La voie empruntée est la voie du dialogue. Je crois que ces gens ont été écoutés. Le ministre de la Défense les a écoutés longuement. Je ne saurais pas vous dire ce qu’il leur a dit, mais j’ai l’impression que les choses devraient revenir en ordre.

 

 

Le président Ibrahim Boubacar Keïta et le ministre de la Défense Soumeylou Boubèye Maïga ont-ils la confiance de l’armée ?

Je pense que vous êtes au courant de tout ce qui s’est dit au moment de la campagne électorale, à savoir que le président était le candidat des militaires, des religieux, etc. C’étaient des rumeurs, bien sûr.

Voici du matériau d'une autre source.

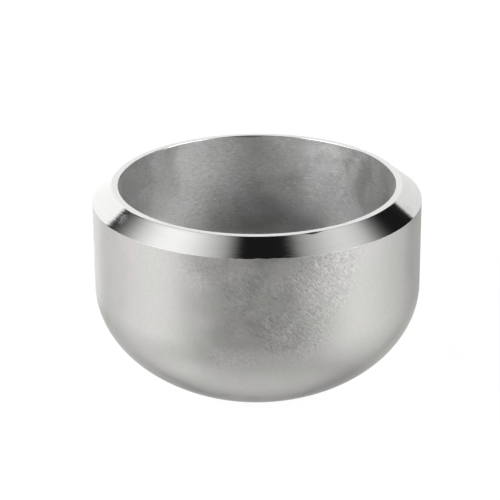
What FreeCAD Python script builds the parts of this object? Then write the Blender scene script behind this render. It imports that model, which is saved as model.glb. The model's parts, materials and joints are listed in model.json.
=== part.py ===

Mais je pense qu’il a été prouvé par les urnes que les militaires se sont largement prononcés en sa faveur. C’est pour cela que deux mois après l’élection, je ne crois pas qu’il y ait une entreprise de déstabilisation en profondeur de la part des militaires. Je continue à croire qu’il s’agit des intérêts corporatistes d’un certain nombre de militaires, se sentant lésés par les promotions qui ont eu lieu.

 

 

A Kidal, au nord du Mali, les accrochages se multiplient entre l’armée et des éléments du Mouvement National de Liberation de l’Azawad (MNLA). Etes-vous inquiets de cette situation ?

 

 

Pour moi, de tous les incidents qui ont eu lieu, c’est la situation la plus inquiétante, parce que le risque d’une confrontation est là, si les incidents se multiplient. Les accrochages de Kidal c’est une indication que l’accord de Ouagadougou n’est pas appliqué comme on le souhaitait. Les groupes armés ont suspendu leur participation dans les institutions de mise en application de l’accord, prétextant que les mesures de conscience et notamment la libération des prisonniers n’étaient pas effectives.

 

 

Le gouvernement est en train de prendre ces mesures de conscience et nous espérons que très rapidement les deux partis vont se retrouver, pour avancer sur la mise en application de l’accord. Ce que j’ai compris jusqu’à présent c’est que le gouvernement est déterminé. Je crois à ce qu’il dit.